The publication of my mother s memoir was delayed because the prevailing political mood was hostile to Nasser in Egypt under the Sadat regime and to a lesser extent during Mubarak s rule. Two months before the 25 January Revolution of 2011, we decided to publish the memoir, as a different mood was just beginning to form. That was the first Arabic edition; now it has been translated into English.
Translated by Tahia Khaled Abdel Nasser
Prologue
DEARLY DEPARTED
The date is 24 September 1973. In four days time it will be three years since the death of Gamal Abdel Nasser-the great leader, my beloved husband.

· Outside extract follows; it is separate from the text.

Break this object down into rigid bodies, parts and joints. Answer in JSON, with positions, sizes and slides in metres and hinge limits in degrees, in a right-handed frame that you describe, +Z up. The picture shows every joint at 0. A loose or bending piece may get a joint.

There is not a minute that passes when I do not feel the sadness, when every moment I lived with him is not in my mind s eye: his voice, his always radiant image, his humanity, his struggles, his challenges, his words, his speeches.
With the memories come the tears; even when I laugh I feel the tears constantly choking me.

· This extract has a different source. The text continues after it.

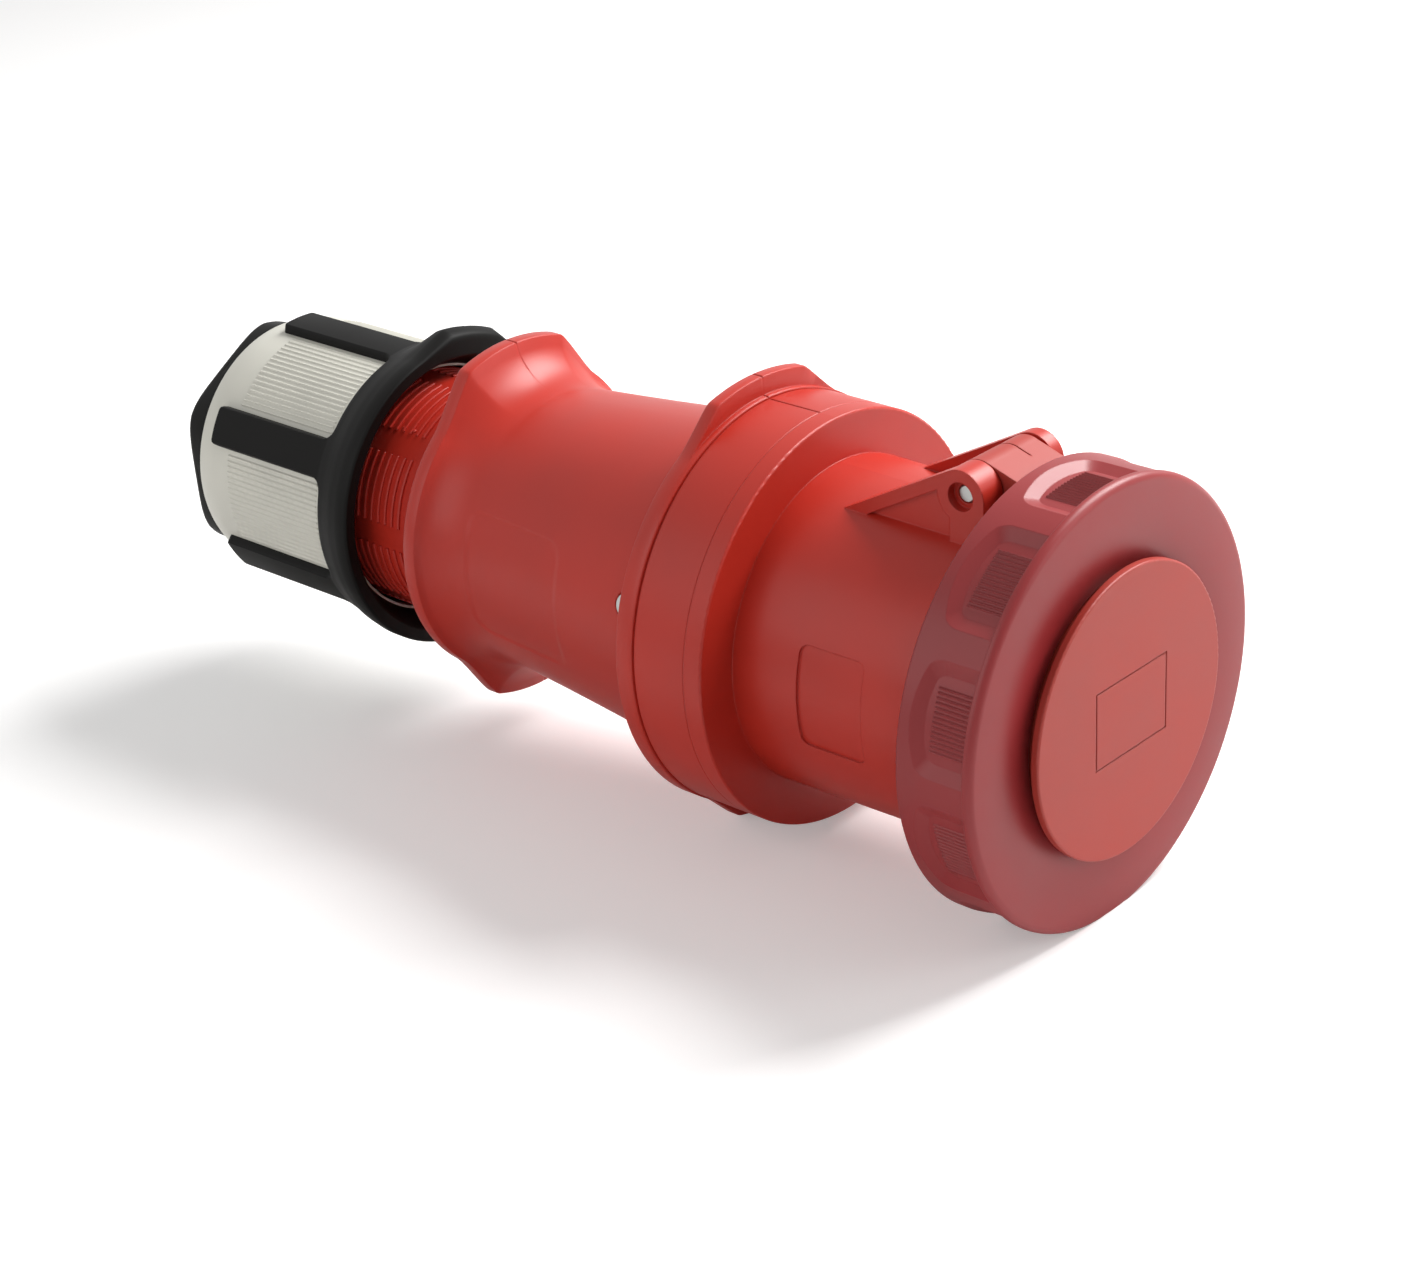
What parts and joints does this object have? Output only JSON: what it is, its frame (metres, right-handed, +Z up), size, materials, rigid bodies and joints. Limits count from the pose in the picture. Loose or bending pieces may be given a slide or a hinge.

I lived with Gamal Abdel Nasser for eight years before the Revolution, and for eighteen years after it began on 23 July 1952.
We were married on 29 June 1944, which means I lived with him for twenty-six years and three months, and now I am living and counting the days since his death.
There were two phases of my life with Gamal Abdel Nasser, one before the Revolution and one after, and now I am living the third phase to which he is not witness-how difficult it is; a cruel phase in all ways.
It is only him I miss. I was not affected by those eighteen years: to me he was only my beloved husband; he was not the President of the Republic or I the President s wife.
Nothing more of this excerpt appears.